Leeflang visita la Tchécoslovaquie pour la première fois en 1975. Il y rencontra Josef Polišenský, professeur d’histoire à l’Université de Prague, ainsi que Vladimir Budíl, archiviste du Fonds Casanova, qui était alors conservé dans la ville de Mnichovo Hradiště. Polišenský et Budíl firent bon accueil à Leeflang et lui servirent de mentors dans ses explorations. Ils lui firent aussi connaître le travail du casanoviste Bernhard Marr (1856-1940).
L’intérêt de Marco Leeflang pour les manuscrits de Casanova le poussa aussi à rendre visite au casanoviste et ex-ambassadeur américain J. Rives Childs, que Leeflang connaissait grâce aux rencontres organisées par Gruet à Venise. Childs avait réuni une vaste collection d’ouvrages sur Casanova, ainsi que des photos et des microfilms des manuscrits de Casanova (dont la plupart provenaient de Tchécoslovaquie). En 1978, à l’invitation de Childs, Leeflang se rendit en Virginie, notamment pour cataloguer ses copies de manuscrits.
L’aboutissement de ce travail fut le premier répertoire informatisé des manuscrits casanoviens de Dux, que Leeflang baptisa Duxionnaire. Édité pour la première fois en 1980, ce Duxionnaire fut continuellement augmenté et amélioré par son auteur pendant les décennies suivantes. Dans les années 1980 et 1990, Leeflang entreprit aussi une transcription annotée du catalogue de Marr, comprenant une transcription des manuscrits de Casanova. Leeflang fit circuler ces Archives de Dux parmi les casanovistes pendant des années avant d’en donner l’accès au public via l’ULiège Library.
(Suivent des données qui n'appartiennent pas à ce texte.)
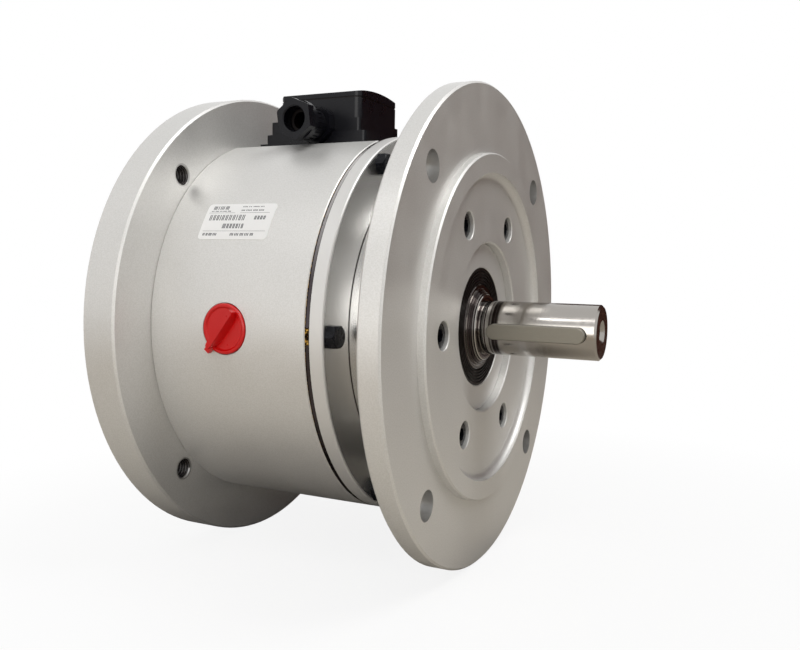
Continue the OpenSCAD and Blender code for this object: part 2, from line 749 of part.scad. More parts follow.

Au fil des ans, Leeflang fit quelque vingt-cinq séjours d’étude à Dux et dans ses environs. En 1982 et 1988, il organisa deux visites des sites tchèques d’intérêt casanoviste. Le premier voyage aida à pallier le déficit de communication entre la fin des Casanova Gleanings et le lancement du nouveau périodique, l’Intermédiaire des Casanovistes. Le second voyage à Dux coïncida avec le bicentenaire de la mort de Casanova. Avec le maire honoraire de Dux, Josef Zada, Leeflang aida à mettre sur pied un musée et un centre d’études casanovistes à Dux. Il réussit à obtenir des éditions Brockhaus (à cette époque, propriétaire de l’Histoire de ma vie) le prêt d’une copie du manuscrit au musée de Dux.
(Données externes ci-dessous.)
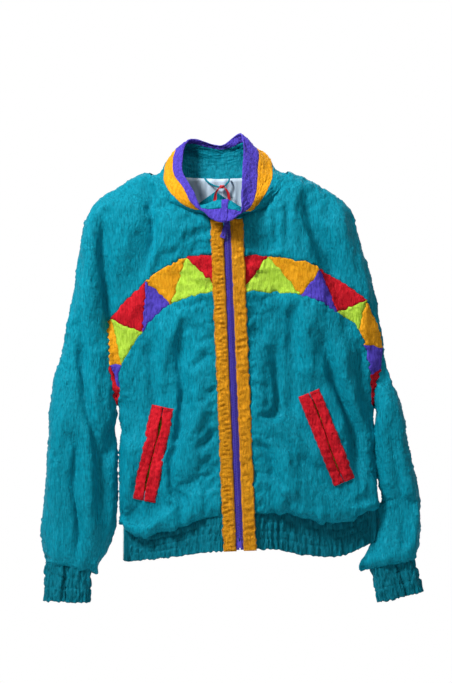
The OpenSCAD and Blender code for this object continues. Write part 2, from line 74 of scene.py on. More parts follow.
# ---- curves and random fields
def table_curve(table):
    """Smooth function through [place, value] pairs, held past its ends."""
    t = np.array(sorted(table), float)
    x, y = t[:, 0], t[:, 1]
    n = len(x)
    before, after = np.maximum(np.arange(n) - 1, 0), np.minimum(np.arange(n) + 1, n - 1)
    m = (y[after] - y[before]) / (x[after] - x[before])

    def value(v):
        v = np.clip(np.asarray(v, float), x[0], x[-1])
        i = np.clip(np.searchsorted(x, v, side="right") - 1, 0, n - 2)
        h = x[i + 1] - x[i]
        u = (v - x[i]) / h
        return (y[i] * (2 * u**3 - 3 * u**2 + 1) + y[i + 1] * (3 * u**2 - 2 * u**3)
                + h * (m[i] * (u**3 - 2 * u**2 + u) + m[i + 1] * (u**3 - u**2)))
    return value


def along(points, s, closed=False):
    """Points at s = 0..1 on a Catmull-Rom path."""
    p = np.array(points, float)
    n = len(p) if closed else len(p) - 1
    s = np.mod(s, 1.0) if closed else np.clip(s, 0, 1)
    v = np.asarray(s, float) * n
    i = np.minimum(np.floor(v).astype(int), n - 1)
    u = (v - i)[..., None]

    def q(j):
        return p[j % len(p)] if closed else p[np.clip(j, 0, n)]
    a, b, c, d = q(i - 1), q(i), q(i + 1), q(i + 2)
    return 0.5 * (2 * b + (c - a) * u + (2 * a - 5 * b + 4 * c - d) * u**2 + (3 * b - a - 3 * c + d) * u**3)


def run_along(p):
    """Distance along a polyline of each of its points."""
    return np.concatenate([[0], np.cumsum(np.linalg.norm(np.diff(p, axis=0), axis=1))])


def at_run(values, run, at):
    """Rows of values found at distances along a polyline, where run gives the distance of each row."""
    return np.stack([np.interp(at, run, values[:, k]) for k in range(values.shape[1])], -1)


def resample(points, step):
    """The polyline through points, cut into equal steps of about the given length."""
    p = np.asarray(points, float)
    run = run_along(p)
    return at_run(p, run, np.linspace(0, run[-1], max(1, int(round(run[-1] / step))) + 1))


def tree_of(points):
    """Search tree over points in two or three dimensions."""
    tree = kdtree.KDTree(len(points))
    for i, p in enumerate(points):
        tree.insert((*p, 0)[:3], i)
    tree.balance()
    return tree


def smoothstep(v):
    v = np.clip(v, 0, 1)
    return v * v * (3 - 2 * v)


def field(p, wavelengths, seed, waves=26):
    """Smooth random field of about unit size at points p, with a wavelength along each axis."""
    rng = np.random.default_rng(seed)
    p = np.asarray(p, float)
    k = rng.normal(size=(waves, p.shape[1])) * 2 * math.pi / np.array(wavelengths, float) / 1.2
    phase = rng.uniform(0, 2 * math.pi, waves)
    total = np.zeros(len(p))
    for j in range(waves):
        total += np.cos(p @ k[j] + phase[j])
    return total * math.sqrt(2 / waves)


def creases(p, wavelengths, seed):
    """Sharp crease lines, 0 away from them and 1 on them, where a random field crosses zero."""
    return np.clip(1 - np.abs(field(p, wavelengths, seed)) * 2.2, 0, 1) ** 1.5


# ---- the shape of the hung jacket
TORSO_X = [
    table_curve([[12, -128], [-4, -169], [-34, -215], [-60, -238], [-110, -240], [-236, -226], [-350, -212],
                 [-426, -200], [-560, -201], [-630, -200], [-700, -198]]),
    table_curve([[12, 118], [-4, 158], [-34, 208], [-60, 230], [-110, 246], [-200, 277], [-290, 302], [-350, 306],
                 [-435, 290], [-500, 296], [-578, 305], [-616, 305], [-700, 303]])]
SLEEVE_OUT = [
    table_curve([[-30, -213], [-60, -252], [-110, -264], [-190, -278], [-281, -297], [-372, -314], [-464, -326],
                 [-578, -337], [-646, -345], [-692, -343], [-740, -334]]),
    table_curve([[-30, 205], [-60, 243], [-110, 258], [-190, 283], [-281, 304], [-350, 316], [-420, 342],
                 [-464, 350], [-521, 359], [-616, 373], [-650, 376], [-692, 374], [-740, 368]])]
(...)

Pendant cinq décennies, Leeflang a été un casanoviste de premier plan, contribuant sans cesse à enrichir les connaissances du domaine et partageant avec générosité son travail et ses découvertes avec des casanovistes du monde entier. Outre son travail sur les Archives de Dux, il est l’auteur de nombreux articles et ouvrages sur Casanova. Il a aussi accordé des interviews et est intervenu dans des documentaires.
"C’est pendant l’été 1973 que je fis connaissance avec les archives casanoviennes. L’endroit : un beau château de la famille Waldstein à Mnichovo Hradiste (Münchengrätz), une salle d’étude simple, petite, qui permettait un service rapide, et surtout un archiviste très coopératif, le Docteur Vladimir Budíl. « Qu’est-ce que vous souhaitez consulter ? », me demanda-t-il. Et là je fus saisi d’un grand désarroi. Comment commander sans avoir aucune idée de ce qu’on peut demander ? Comment ces archives étaient-elles organisées ? Y avait-t-il une liste, un catalogue, un index des noms ? Budíl me donna les gros livres du catalogue de Bernhard Marr. Et, ce premier jour, je n’ai rien fait d’autre que de lire quelques lettres que le hasard me fit demander.
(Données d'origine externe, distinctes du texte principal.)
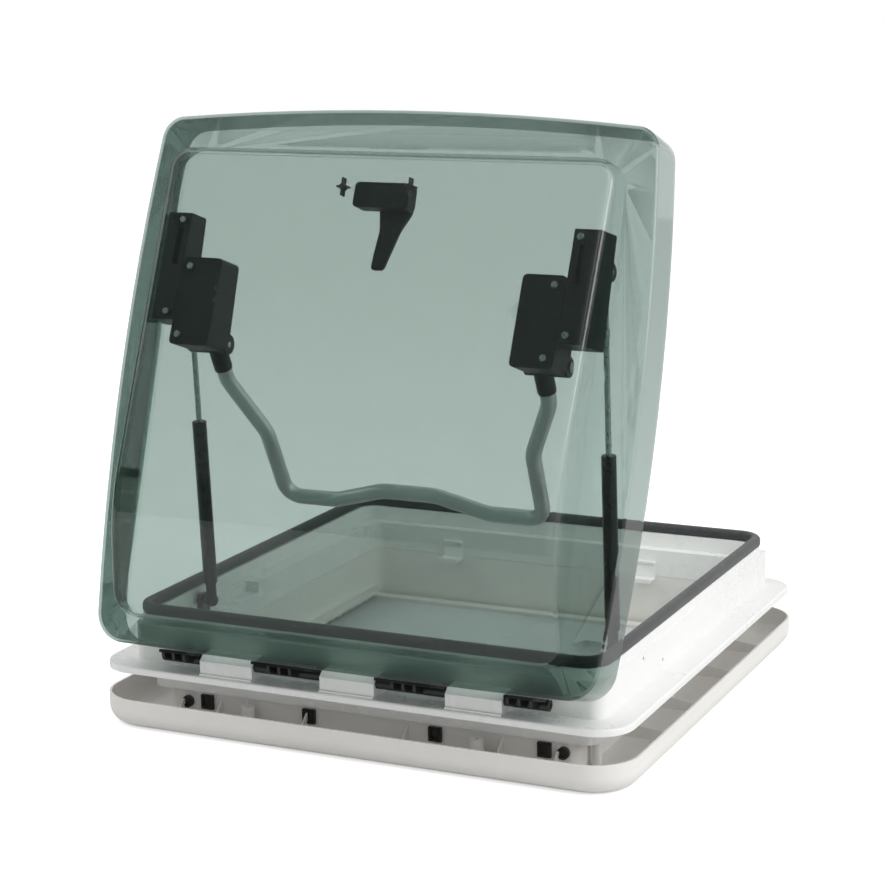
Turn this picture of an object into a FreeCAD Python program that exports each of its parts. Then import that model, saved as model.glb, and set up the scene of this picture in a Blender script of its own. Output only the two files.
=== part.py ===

Ce jour-là, j’ai réalisé que sequere Deum ne suffisait pas pour étudier ces archives et qu’il me faudrait faire une boîte à outil pour moi-même et pour les autres casanovistes. Il fallait une boîte qu’on puisse emporter chez soi et qu’on puisse utiliser sans devoir franchir les frontières inhospitalières et terrifiantes qu’étaient à mes yeux celles de l’État communiste de l’époque.
Le lendemain, à Dux, je découvris que je n’étais pas le seul à avoir désiré ouvrir des voies d’accès durables dans cette montagne de feuilles. On m’introduisit au travail de Bernhard Marr (1856-1940), industriel de Dux, qui consacra une grande partie de sa vie à Casanova. Marr et Marco, Marr and Co : sequere Deum, pourquoi pas, après tout ? J’ai découvert que Marr avait copié plus de trois mille feuilles, qu’il avait commencé à faire un index de noms de personnes, un index des matières et qu’il avait aussi étudié la ville de Dux et ses habitants au XVIIIe siècle.
C’est avec un grand sentiment de reconnaissance que j’ai allumé mon ordinateur pour moderniser le projet de Marr et continuer l’œuvre inachevée.
Le travail reste inachevé, mais beaucoup a été accompli."